Bryansk, Russia
BRYANSK, Oriol district, Russia. Jews lived in the town in the 15th century but were expelled. Bryansk was outside the *Pale of Settlement , and the community established there in the second half of the 19th century was made up of Jews who were permitted to live outside the Pale (discharged soldiers, registered merchants of the guilds, etc.).

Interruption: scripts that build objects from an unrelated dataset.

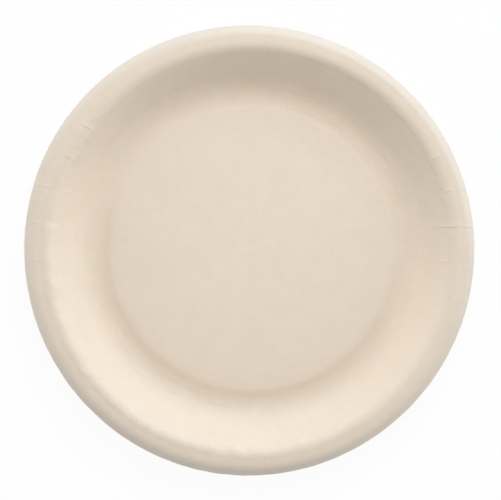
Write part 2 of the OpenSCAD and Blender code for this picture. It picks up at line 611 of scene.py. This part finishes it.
# %% [markdown]
# The surface is felt from the wire mesh of the mould, with a soft unrest over it. Near the standing
# ring the sheet slid as it was drawn in, which leaves long shallow ripples round two sides of the
# plate. Round the top of the rim it puckered. All of this is texture, so it is bump in the material,
# while the pleats and the form of the sheet are in the mesh. The ripples need coordinates that run
# round the plate, so they are made from the angle and the radius of each point.

# %% Felt, ripples and puckers
felt_size, felt_depth = 2.2 * mm, 0.015 * mm
unrest_size, unrest_depth = 7 * mm, 0.032 * mm
ripple_size, ripple_depth = 4.5 * mm, 0.36 * mm
ripple_round = 24 * mm
ripple_slant = 7 * mm
ripple_zone = (69 * mm, 74 * mm, 82 * mm, 89 * mm)
ripple_side = math.radians(45)
pucker_size, pucker_depth = 4 * mm, 0.45 * mm
pucker_zone = (94 * mm, 98 * mm, 101 * mm, 105 * mm)
pucker_side = math.radians(200)
pucker_left_over = 0.3

felt = noise_at(tree, place, felt_size, 5, 0.65)
bumps = add_bump(tree, felt, felt_depth)
unrest = noise_at(tree, place, unrest_size, 1)
bumps = add_bump(tree, unrest, unrest_depth, bumps)

axes = add_node(tree, "ShaderNodeSeparateXYZ", {"Vector": place})
turn = calculate(tree, "ARCTAN2", axes.outputs["Y"], axes.outputs["X"])
sideways = calculate(tree, "MULTIPLY", turn, ripple_round)
slanted = calculate(tree, "ADD", far, calculate(tree, "MULTIPLY", turn, ripple_slant))
polar = add_node(tree, "ShaderNodeCombineXYZ", {"X": sideways, "Y": slanted}).outputs["Vector"]
ripples = noise_at(tree, polar, ripple_size, 1)
from_side = calculate(tree, "MULTIPLY", calculate(tree, "SUBTRACT", turn, ripple_side), 2)
two_sides = remap(tree, calculate(tree, "COSINE", from_side, 0), -0.2, 0.6, 0, 1)
here = calculate(tree, "MULTIPLY", zone_at(tree, far, ripple_zone), two_sides)
bumps = add_bump(tree, calculate(tree, "MULTIPLY", ripples, here), ripple_depth, bumps)

left = calculate(tree, "COSINE", calculate(tree, "SUBTRACT", turn, pucker_side), 0)
left = calculate(tree, "MAXIMUM", remap(tree, left, 0.1, 0.6, 0, 1), two_sides)
puckers = noise_at(tree, place, pucker_size, 1)
here = calculate(tree, "MULTIPLY", zone_at(tree, far, pucker_zone, pucker_left_over), left)
bumps = add_bump(tree, calculate(tree, "MULTIPLY", puckers, here), pucker_depth, bumps)
tree.links.new(bumps, shader.inputs["Normal"])
print("bumps: ripples", round(ripple_depth / mm, 2), "mm and puckers", round(pucker_depth / mm, 2), "mm")

# %% [markdown]
# The blade leaves a cut face round the lip. It shows the layers of the pulp and has no sheen. The faces
# that look outwards and down at the very edge get this second material.

# %% Cut edge
layer_size, layer_rgb = 0.4 * mm, (0.86, 0.84, 0.81)
cut_w = 1.5 * mm
looks_out = 0.3
cut_edge, tree, shader = new_material("cut_edge")
place = add_node(tree, "ShaderNodeTexCoord").outputs["Object"]
layers = noise_at(tree, place, layer_size, 3, 0.7)
colour = tint(tree, board_rgb, remap(tree, layers, 0.3, 0.7, 0, 1), layer_rgb)
tree.links.new(colour, shader.inputs["Base Color"])
shader.inputs["Roughness"].default_value = 0.85
shader.inputs["Specular IOR Level"].default_value = 0.2

plate.data.materials.append(board)
plate.data.materials.append(cut_edge)
for face in mesh.polygons:
    out_here = face.center.xy.length
    outwards = (face.normal.xy.dot(face.center.xy)) / out_here
    if out_here > plate_r - cut_w and outwards > looks_out and face.normal.z < 0:
        face.material_index = 1
edge_faces = sum(1 for face in mesh.polygons if face.material_index == 1)
print("materials:", board.name, "and", cut_edge.name, "on", edge_faces, "faces")

# %% [markdown]
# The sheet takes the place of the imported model's one node.

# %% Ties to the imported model
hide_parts("plate")
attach(plate, "root")
print(plate.name, "stands in for the node plate")

# %% [markdown]
# The stage is a plain pale floor. The picture's background is white. More light would bleach the plate
# as well, so the floor shows white to the camera and to reflections, mixed with a little of its own
# shading, and the plate's soft shadow stays on it.

# %% Stage
floor_rgb = (0.9, 0.9, 0.9)
floor_size = 8
white_share = 0.95


def seen_ray(tree):
    """1 for a ray that is seen, from the camera or by way of a reflection or glass, and 0 for others."""
    rays = add_node(tree, "ShaderNodeLightPath")
    seen = calculate(tree, "MAXIMUM", rays.outputs["Is Camera Ray"], rays.outputs["Is Glossy Ray"])
    return calculate(tree, "MAXIMUM", seen, rays.outputs["Is Transmission Ray"])


bpy.ops.mesh.primitive_plane_add(size=floor_size)
floor = bpy.context.object
floor.name = "floor"
pale, tree, shader = new_material("pale_floor")
shader.inputs["Base Color"].default_value = (*floor_rgb, 1)
shader.inputs["Roughness"].default_value = 0.9
shader.inputs["Specular IOR Level"].default_value = 0.1
lift = calculate(tree, "MULTIPLY", seen_ray(tree), white_share)
white = add_node(tree, "ShaderNodeEmission", {"Color": (1, 1, 1, 1), "Strength": 1.0})
blend = add_node(tree, "ShaderNodeMixShader", {0: lift, 1: shader.outputs[0], 2: white.outputs[0]})
tree.links.new(blend.outputs[0], tree.nodes["Material Output"].inputs["Surface"])
floor.data.materials.append(pale)
print("stage:", floor.name, "shows", white_share, "white")

# %% [markdown]
# The photo was taken from straight above through a long lens. The lens and the camera's place follow
# from the outline in the photo: its radius and its centre in pixels, and the plate's own radius. The
# outline is measured at the height of the cut edge, which is nearer to the camera than the floor is.

# %% Camera
photo_w = 501
photo_mid_x = 250.5
photo_mid_y = 250
photo_r = 225.2
centre_x = 249.1
centre_y = 250.1
mean_r = plate_r - out_of_round / 2
metres_per_px = mean_r / photo_r
camera_h = 2.5
edge_h = 16.8 * mm
sensor_w = 36
farthest = 100
camera_data = bpy.data.cameras.new("camera")
camera = bpy.data.objects.new("camera", camera_data)
bpy.context.scene.collection.objects.link(camera)
camera_data.sensor_width = sensor_w
camera_data.lens = camera_data.sensor_width * (camera_h - edge_h) / (photo_w * metres_per_px)
camera_data.clip_end = farthest
camera_x = (photo_mid_x - centre_x) * metres_per_px
camera_y = (centre_y - photo_mid_y) * metres_per_px
camera.location = (camera_x, camera_y, camera_h)
bpy.context.scene.camera = camera
print("camera: lens", round(camera_data.lens, 1), "mm at", camera_h, "m")

# %% [markdown]
# The light is a soft studio set. Wide softboxes stand mostly at the back of the plate, a little to the
# right, and fairly low, so the back wall is in soft shade and the front wall is bright. The other
# lamps fill in from all sides. In the photo this fill is bluer from the back and the front, and warmer
# from the left front, the right front and above, and the tints follow that. Together the lamps are
# about neutral.
# Each lamp is given by its azimuth and elevation in degrees, its distance and size in metres, its power
# in watts and its tint.

# %% Lamps and world
lamps = {
    "back_mid": (74.5, 35, 1.6, 1.0, 11.8, (0.935, 1, 1.01)),
    "back_high": (74.5, 55, 1.6, 1.0, 11.2, (0.95, 1, 1.13)),
    "left_back": (134.5, 15, 1.6, 1.0, 5.3, (0.8, 1, 1.26)),
    "left_front": (194.5, 15, 1.6, 1.0, 8.4, (1.08, 1, 0.86)),
    "right_back": (14.5, 15, 1.6, 1.0, 7.5, (0.83, 1, 1.23)),
    "right_front": (-45.5, 15, 1.6, 1.0, 6.7, (1.12, 1, 0.79)),
    "front": (254.5, 15, 1.6, 1.0, 2.8, (0.4, 1, 1.9)),
    "over": (74.5, 90, 1.0, 0.5, 1.35, (1.34, 1, 0.56)),
}
for name, (azimuth, elevation, distance, size, power, tone) in lamps.items():
    light = bpy.data.lights.new(name, "AREA")
    light.shape = "DISK"
    light.size = size
    light.energy = power
    light.color = tone
    lamp = bpy.data.objects.new(name, light)
    bpy.context.scene.collection.objects.link(lamp)
    turn, rise = math.radians(azimuth), math.radians(elevation)
    aim = Vector((math.cos(turn) * math.cos(rise), math.sin(turn) * math.cos(rise), math.sin(rise)))
    lamp.location = aim * distance
    lamp.rotation_euler = (-aim).to_track_quat("-Z", "Y").to_euler()

print("lamps:", ", ".join(lamps))

# %% [markdown]
# The world adds no light. It is only the white that the camera and the reflections see past the floor.
# The Standard view transform shows a colour about as it is written.

# %% World and colour
world_light = 0.0
world = bpy.data.worlds.new("world")
bpy.context.scene.world = world
world.use_nodes = True
tree = world.node_tree
strength = remap(tree, seen_ray(tree), 0, 1, world_light, 1)
tree.links.new(strength, tree.nodes["Background"].inputs["Strength"])
tree.nodes["Background"].inputs["Color"].default_value = (1, 1, 1, 1)
bpy.context.scene.view_settings.view_transform = "Standard"
print("world: light of", world_light)
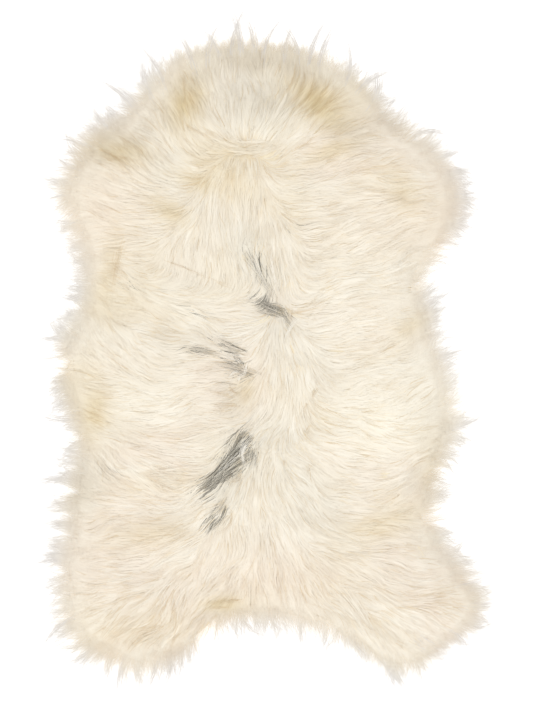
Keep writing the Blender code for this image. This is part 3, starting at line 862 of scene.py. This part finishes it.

In 1896 they were authorized to maintain a synagogue and by 1897 the Jewish residents numbered 1,321. Pogroms occurred in Bryansk in October 1905. After the 1917 Revolution, the Jewish population increased, numbering 2,500 in 1926 (9.1% of the total) and 5,102 in 1939 (total population 87,490).The Germans occupied the city on October 6, 1941. The Jews who had not managed to escape were murdered in August 1942. After the war 7,500 bodies of Jews and gypsies were found in 14 graves. In 1970 it was estimated that between 4,000 and 6,000 Jews lived in the town. They had one synagogue but no rabbi. According to the 2002 Russian census the Jewish population of the entire Bryansk district, of which the city of Bryanski was the capital, was 2,344.
BIBLIOGRAPHY:
Die Judenpogrome in Russland, 2 (1909), 498–504.